Die Senioren greifen sich eine Spraydose und grundieren die Wand mit bunten Farbtönen. Dona Chica hält ihren Zeigefinger etwas verkrampft auf dem Druckknopf, das Grün will nicht wirklich rauskommen.
Es läuft noch nicht so richtig rund, sagt sie und wechselt die Dose in die andere Hand. Die Wand wird bunter und eine feine Farbstaubwolke schwebt über den weißhaarigen Köpfen.

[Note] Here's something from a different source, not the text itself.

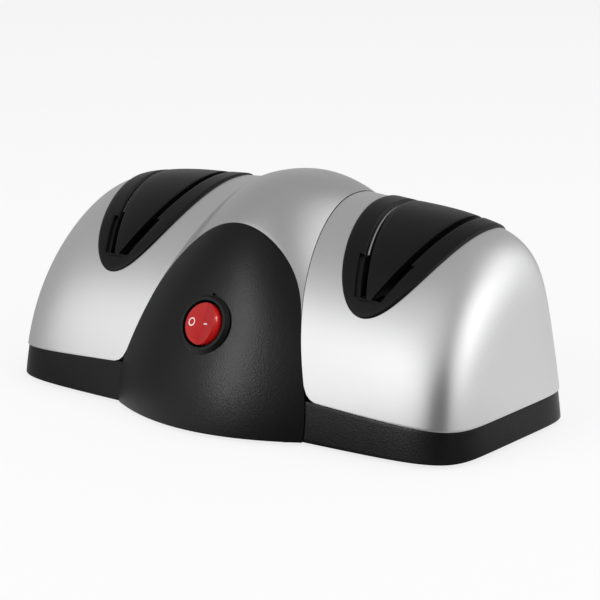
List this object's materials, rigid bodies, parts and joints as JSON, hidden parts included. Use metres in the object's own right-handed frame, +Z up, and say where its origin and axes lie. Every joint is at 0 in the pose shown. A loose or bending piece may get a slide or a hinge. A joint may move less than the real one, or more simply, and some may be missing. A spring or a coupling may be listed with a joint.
{
  "type": "electric knife sharpener",
  "caption": "Electric knife sharpener with silver wings, a black switch bulge, a red round rocker and V-slotted black knife guides.",
  "frame": {"origin": "centre of the overall footprint at the level the rubber feet rest on", "axes": "+X to the viewer's right along the row of knife guides, +Y towards the back, +Z up; the switch faces -Y"},
  "size_m": [0.214, 0.1138, 0.0894],
  "materials": {
    "satin_black": "satin",
    "silver_paint": "satin metallic paint on plastic",
    "grey_base": "matte",
    "rocker_red": "gloss",
    "black_switch": "satin",
    "rubber": "matte",
    "steel": "plain",
    "screw_steel": "zinc plated",
    "brass": "plain",
    "copper": "enamelled wire",
    "bronze": "sintered",
    "ferrite": "matte",
    "carbon": "matte",
    "coarse_stone": "coarse grit",
    "fine_stone": "fine grit",
    "white_plastic": "matte",
    "board": "laminate",
    "amber_glass": "clear"
  },
  "bodies": {
    "housing": {"left_wing_shell": "silver_paint", "right_wing_shell": "silver_paint", "lower_housing": "satin_black", "centre_hoop": "silver_paint", "base_plate": "grey_base", "left_knife_guide": "satin_black", "left_guide_strips": "steel", "right_knife_guide": "satin_black", "right_guide_strips": "steel", "rubber_feet": "rubber", "housing_screws": "screw_steel", "switch_body": "black_switch", "switch_lamp": "amber_glass", "switch_terminals": "brass", "cord_bush": "rubber", "motor_can": "steel", "motor_end_cap": "white_plastic", "field_magnets": "ferrite", "shaft_bushes": "bronze", "carbon_brushes": "carbon", "mount_rings": "rubber", "motor_clamps": "steel", "clamp_screws": "screw_steel", "rectifier_board": "board", "board_parts": "black_switch"},
    "rocker_body": {"rocker": "rocker_red"},
    "rotor": {"armature_core": "steel", "armature_windings": "copper", "commutator": "copper", "motor_shaft": "steel", "cooling_fan": "white_plastic", "left_coarse_wheel": "coarse_stone", "right_fine_wheel": "fine_stone", "wheel_hubs": "steel", "wheel_washers": "screw_steel", "wheel_nuts": "brass"}
  },
  "joints": [
    {"name": "rocker_tilt", "type": "hinge", "parent": "housing", "child": "rocker_body", "pos_m": [0, -0.04585, 0.04044], "axis": [0, 0.4226, 0.9063], "range_deg": [0, 24]},
    {"name": "rotor_spin", "type": "hinge", "parent": "housing", "child": "rotor", "pos_m": [0, 0.0052, 0.0395], "axis": [1, 0, 0], "continuous": true}
  ]
}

Lara Rodrigues zeigt einer stämmigen Frau mit lichten Haaren, wie man richtig mit der Schablone arbeitet. Die Rentnerin klebt ein Motiv auf die grundierte Wand und lässt die Spraydose in ständiger Bewegung über das Papier laufen. Lara nickt
Lara: "Wir wollen mit unserem Projekt auch zeigen, dass die älteren Menschen genauso gerne mit neuen Sachen experimentieren wie die jungen Leute. Und so lernen die Senioren etwas, was eigentlich Teil einer Jugendkultur ist. Sie machen Dinge, die sie im allgemeinen Verständnis in ihrem Alter eigentlich überhaupt nicht mehr tun sollten: Zeichnen, mit dem Teppichmesser hantieren oder mit Spraydosen auf die Straße gehen. Das Wichtigste ist: Sie vergessen dabei für eine Weile ihre Wehwehchen und haben eine Menge Spaß."

Während viele Rentner pausieren sprayt Dona Chica weiter

An der Wand ist es ruhiger geworden. Nach einer Stunde ruhen sich die meisten Senioren auf den Stühlen aus. Nur Dona Chica steht noch vor der Wand und betätigt fleißig ihre Spraydose. Unter ihrer Nase hat sich ein grüner Farbflaum gebildet, der Mundschutz hängt schief über dem Kinn.
Ihre bunte Blume schmückt die Mauer, die sie zusammen mit einem Helfer an die Wand gesprayt hat. Dona Chica lehnt sich an den Arm des jungen Mannes und läuft mit ihm über die Straße zu ihrem Plastikstuhl. Für heute ist es genug, sagt die Hundertjährige, und stellt die Spraydose zurück in den Karton.